最高裁判所第三小法廷 昭和42年(オ)1370号 判決 1968年5月28日
主文
本件上告を棄却する。
上告費用は上告人の負担とする。
理由
上告代理人祝部啓一の上告状記載の上告理由第一、二点について。
論旨は、抽象的に原審の訴訟手続に法令違背があることとその事実認定に経験則違背があることを指摘するにとどまり、具体的な訴訟手続違背の事実および経験則違背の趣旨について示すところがないから、不適式であり、排斥を免れない。
上告代理人加賀竜夫の上告理由書記載の上告理由について。
記録に徴すると、所論原審における第一回口答弁論期日(昭和四二年五月一〇日)には、控訴人およびその訴訟代理人は出頭せず、被控訴代理人は出頭したこと、および右期日の口頭弁論調書には、被控訴代理人の陳述として「原判決事実摘示のとおり原審口頭弁論の結果陳述」との記載があることは所論のとおりである。
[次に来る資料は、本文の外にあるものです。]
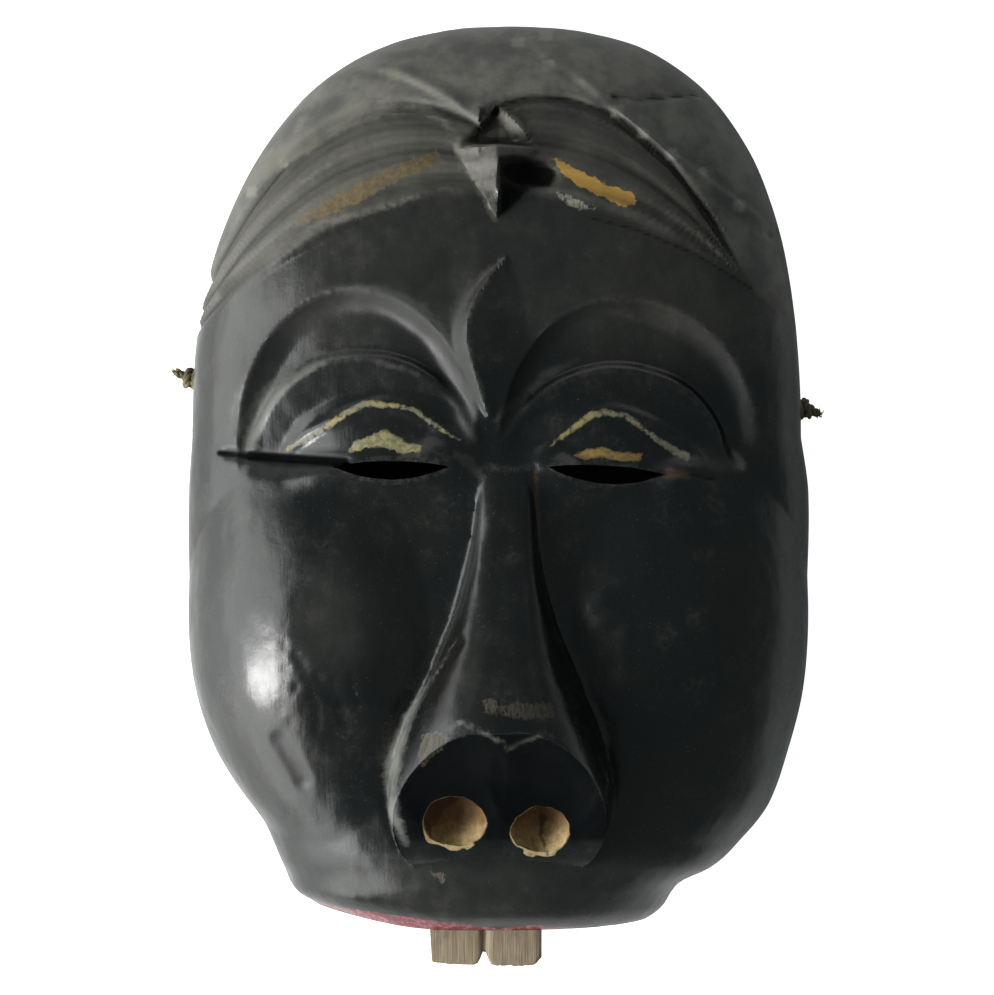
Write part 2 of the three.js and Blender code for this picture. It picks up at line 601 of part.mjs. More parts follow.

しかし、民訴法三七七条二項にいう口頭弁論の結果には原審における証拠調の結果を含み、また、当事者の一方が口頭弁論期日に欠席したときは、出頭した方の当事者に双方かかる第一審口頭弁論の結果を陳述させることができるものであるから(当裁判所昭和二七年(オ)第五七九号・同二九年一〇月二九日第二小法廷判決・裁判集民事一六号三三三頁、同昭和三二年(オ)第一二二号・同三三年七月二二日第三小法廷判決・民集一二巻一二号一八一七頁参照)、右の調書は、被控訴代理人において当事者双方にかかり、かつ証拠調の結果をも含む第一審口頭弁論の結果を陳述した趣旨を記載したものと解するのが相当であり、被控訴代理人は、その記載にそう陳述をしたものと認めるべきである。されば、原審が上告人提出の証拠資料を斟酌していないとする所論は、その前提を欠くものであつて、採用するに足りない。
よつて、民訴法四〇一条、九五条、八九条に従い、裁判官全員の一致で、主文のとおり判決する。